> TO DO
Report how many lines below contain the word "rigid". Give only the number.

═════ DATA TO USE ═════

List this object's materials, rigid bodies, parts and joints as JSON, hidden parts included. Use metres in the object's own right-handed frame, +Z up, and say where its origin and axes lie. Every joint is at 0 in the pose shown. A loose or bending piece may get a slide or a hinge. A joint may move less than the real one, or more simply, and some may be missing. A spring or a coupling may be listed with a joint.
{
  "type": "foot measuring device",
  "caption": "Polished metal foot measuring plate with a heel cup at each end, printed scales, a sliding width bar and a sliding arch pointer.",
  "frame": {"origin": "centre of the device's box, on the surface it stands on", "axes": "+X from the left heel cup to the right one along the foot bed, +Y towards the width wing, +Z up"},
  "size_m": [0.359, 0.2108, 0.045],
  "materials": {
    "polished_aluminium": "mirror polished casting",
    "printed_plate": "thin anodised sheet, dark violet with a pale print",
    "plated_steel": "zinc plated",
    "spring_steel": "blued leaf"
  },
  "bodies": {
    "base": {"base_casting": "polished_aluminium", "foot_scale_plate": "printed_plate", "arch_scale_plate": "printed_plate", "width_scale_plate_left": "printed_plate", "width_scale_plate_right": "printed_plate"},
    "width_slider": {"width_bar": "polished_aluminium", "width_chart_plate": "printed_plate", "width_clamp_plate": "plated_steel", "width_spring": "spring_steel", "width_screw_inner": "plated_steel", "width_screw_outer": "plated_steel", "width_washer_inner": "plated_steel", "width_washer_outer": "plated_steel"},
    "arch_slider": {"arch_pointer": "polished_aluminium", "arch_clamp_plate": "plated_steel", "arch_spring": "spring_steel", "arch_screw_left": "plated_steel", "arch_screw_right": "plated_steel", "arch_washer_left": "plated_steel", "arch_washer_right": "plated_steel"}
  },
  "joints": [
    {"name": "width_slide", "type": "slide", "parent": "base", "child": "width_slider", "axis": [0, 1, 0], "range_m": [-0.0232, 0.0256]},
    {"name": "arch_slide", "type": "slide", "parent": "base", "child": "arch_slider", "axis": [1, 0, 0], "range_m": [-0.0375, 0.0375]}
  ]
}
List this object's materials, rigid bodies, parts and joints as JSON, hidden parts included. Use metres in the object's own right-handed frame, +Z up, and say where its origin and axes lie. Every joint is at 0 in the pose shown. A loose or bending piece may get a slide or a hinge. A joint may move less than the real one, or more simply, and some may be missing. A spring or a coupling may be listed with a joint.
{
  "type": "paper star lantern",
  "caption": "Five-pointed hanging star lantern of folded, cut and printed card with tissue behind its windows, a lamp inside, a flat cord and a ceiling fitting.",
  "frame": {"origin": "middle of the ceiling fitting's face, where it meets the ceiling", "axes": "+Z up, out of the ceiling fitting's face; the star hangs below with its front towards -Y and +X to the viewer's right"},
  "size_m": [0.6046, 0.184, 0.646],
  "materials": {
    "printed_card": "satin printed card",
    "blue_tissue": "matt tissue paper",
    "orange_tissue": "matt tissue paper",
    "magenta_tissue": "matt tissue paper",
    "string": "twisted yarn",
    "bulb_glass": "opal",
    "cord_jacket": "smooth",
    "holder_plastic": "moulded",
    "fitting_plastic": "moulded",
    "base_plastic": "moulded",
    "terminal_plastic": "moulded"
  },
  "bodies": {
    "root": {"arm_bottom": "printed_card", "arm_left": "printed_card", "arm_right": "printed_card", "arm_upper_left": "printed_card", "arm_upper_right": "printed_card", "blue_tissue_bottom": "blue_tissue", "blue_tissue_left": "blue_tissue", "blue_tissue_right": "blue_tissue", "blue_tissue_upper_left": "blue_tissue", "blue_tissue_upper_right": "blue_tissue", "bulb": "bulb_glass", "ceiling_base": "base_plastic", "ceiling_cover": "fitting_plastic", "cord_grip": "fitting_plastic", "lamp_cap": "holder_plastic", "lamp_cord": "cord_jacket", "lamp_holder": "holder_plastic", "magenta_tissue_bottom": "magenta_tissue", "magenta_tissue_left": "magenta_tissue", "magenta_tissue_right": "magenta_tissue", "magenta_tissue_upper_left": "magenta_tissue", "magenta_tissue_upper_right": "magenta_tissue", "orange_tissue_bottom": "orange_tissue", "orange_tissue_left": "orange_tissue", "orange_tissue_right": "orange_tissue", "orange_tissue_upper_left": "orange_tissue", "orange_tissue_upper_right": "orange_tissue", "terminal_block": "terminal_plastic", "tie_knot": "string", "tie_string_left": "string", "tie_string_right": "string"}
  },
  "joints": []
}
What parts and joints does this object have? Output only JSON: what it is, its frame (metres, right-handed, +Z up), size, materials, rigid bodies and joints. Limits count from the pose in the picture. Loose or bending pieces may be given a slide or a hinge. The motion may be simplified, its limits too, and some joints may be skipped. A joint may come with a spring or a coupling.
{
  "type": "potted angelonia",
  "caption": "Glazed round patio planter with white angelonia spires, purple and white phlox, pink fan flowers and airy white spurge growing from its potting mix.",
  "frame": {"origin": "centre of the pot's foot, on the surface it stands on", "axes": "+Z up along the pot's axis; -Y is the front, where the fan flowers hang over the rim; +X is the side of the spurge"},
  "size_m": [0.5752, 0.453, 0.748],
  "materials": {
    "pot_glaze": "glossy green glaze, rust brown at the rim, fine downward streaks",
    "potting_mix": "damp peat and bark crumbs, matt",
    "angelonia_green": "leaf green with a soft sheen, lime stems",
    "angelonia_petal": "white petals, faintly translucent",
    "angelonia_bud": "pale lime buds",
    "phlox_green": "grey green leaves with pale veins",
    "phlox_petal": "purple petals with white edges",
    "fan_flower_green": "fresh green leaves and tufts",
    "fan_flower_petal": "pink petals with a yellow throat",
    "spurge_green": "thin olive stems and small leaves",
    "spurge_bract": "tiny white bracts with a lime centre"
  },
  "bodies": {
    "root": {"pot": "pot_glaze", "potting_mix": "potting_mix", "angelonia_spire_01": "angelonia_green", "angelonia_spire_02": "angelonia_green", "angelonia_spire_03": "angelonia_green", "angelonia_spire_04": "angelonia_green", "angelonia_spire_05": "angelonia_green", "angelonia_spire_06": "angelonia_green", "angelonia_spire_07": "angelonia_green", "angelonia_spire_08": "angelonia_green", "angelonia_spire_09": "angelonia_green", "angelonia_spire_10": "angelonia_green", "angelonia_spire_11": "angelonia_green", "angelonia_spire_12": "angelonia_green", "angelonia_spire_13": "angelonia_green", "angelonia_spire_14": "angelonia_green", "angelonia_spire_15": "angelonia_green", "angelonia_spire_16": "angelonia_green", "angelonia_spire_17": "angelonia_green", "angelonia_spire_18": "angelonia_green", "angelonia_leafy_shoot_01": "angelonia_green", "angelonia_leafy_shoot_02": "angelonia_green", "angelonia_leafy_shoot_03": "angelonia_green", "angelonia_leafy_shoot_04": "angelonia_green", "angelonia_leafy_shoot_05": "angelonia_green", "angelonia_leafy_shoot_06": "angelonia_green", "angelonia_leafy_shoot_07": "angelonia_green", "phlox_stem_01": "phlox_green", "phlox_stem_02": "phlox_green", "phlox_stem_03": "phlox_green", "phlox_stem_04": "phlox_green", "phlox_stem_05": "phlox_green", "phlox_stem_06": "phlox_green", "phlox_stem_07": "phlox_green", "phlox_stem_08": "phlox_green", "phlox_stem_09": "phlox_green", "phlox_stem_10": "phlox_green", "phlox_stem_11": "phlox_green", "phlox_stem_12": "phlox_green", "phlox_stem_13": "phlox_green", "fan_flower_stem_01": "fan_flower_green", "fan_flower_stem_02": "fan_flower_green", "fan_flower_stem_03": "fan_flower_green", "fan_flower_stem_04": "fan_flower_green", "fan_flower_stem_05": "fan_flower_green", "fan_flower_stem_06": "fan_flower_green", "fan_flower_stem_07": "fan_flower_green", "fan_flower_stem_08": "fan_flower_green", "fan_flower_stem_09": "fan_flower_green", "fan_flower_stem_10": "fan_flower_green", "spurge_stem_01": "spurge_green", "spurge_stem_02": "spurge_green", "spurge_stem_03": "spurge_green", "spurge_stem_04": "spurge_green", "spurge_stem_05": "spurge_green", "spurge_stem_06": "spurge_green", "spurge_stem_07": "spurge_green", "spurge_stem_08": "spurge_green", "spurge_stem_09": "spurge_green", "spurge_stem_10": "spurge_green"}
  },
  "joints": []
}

═════
═════ DATA TO USE ═════

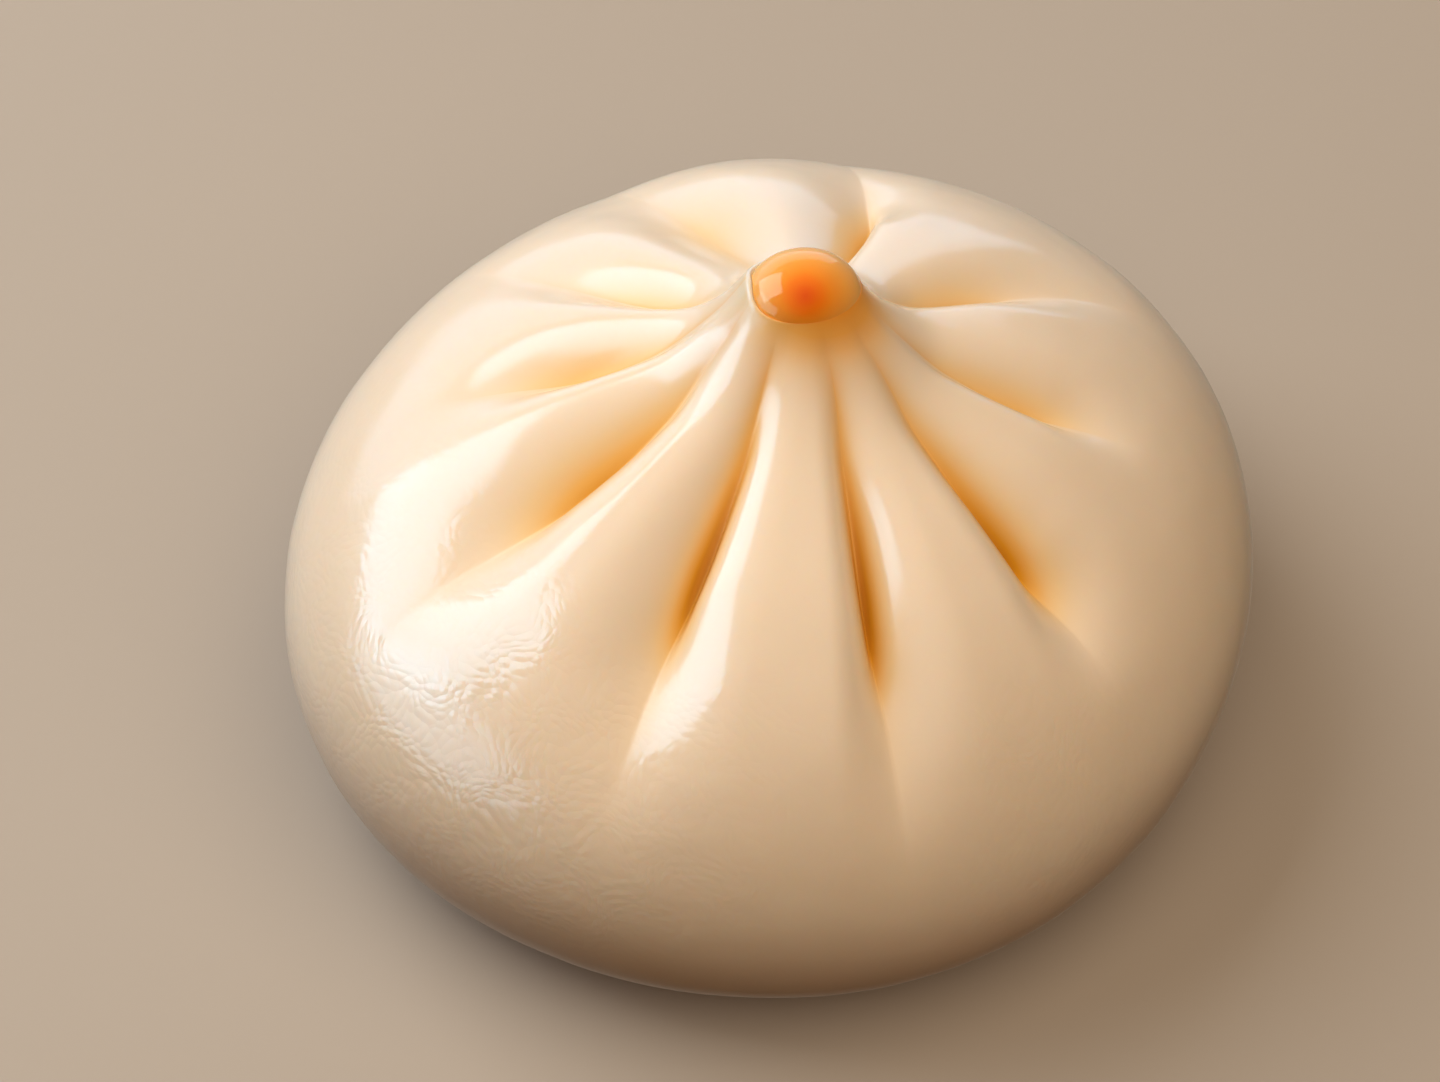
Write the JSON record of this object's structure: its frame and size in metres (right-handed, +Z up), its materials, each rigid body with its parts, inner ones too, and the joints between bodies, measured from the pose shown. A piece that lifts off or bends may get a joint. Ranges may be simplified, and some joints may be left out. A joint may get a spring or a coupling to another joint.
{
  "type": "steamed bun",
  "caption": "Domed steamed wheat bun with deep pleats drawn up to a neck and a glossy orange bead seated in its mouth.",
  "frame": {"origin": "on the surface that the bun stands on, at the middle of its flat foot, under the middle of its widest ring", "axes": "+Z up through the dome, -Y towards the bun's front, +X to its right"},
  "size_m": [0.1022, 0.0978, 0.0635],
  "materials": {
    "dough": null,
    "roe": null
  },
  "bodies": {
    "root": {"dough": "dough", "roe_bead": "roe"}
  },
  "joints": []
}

═════

> TASK OUTPUT
4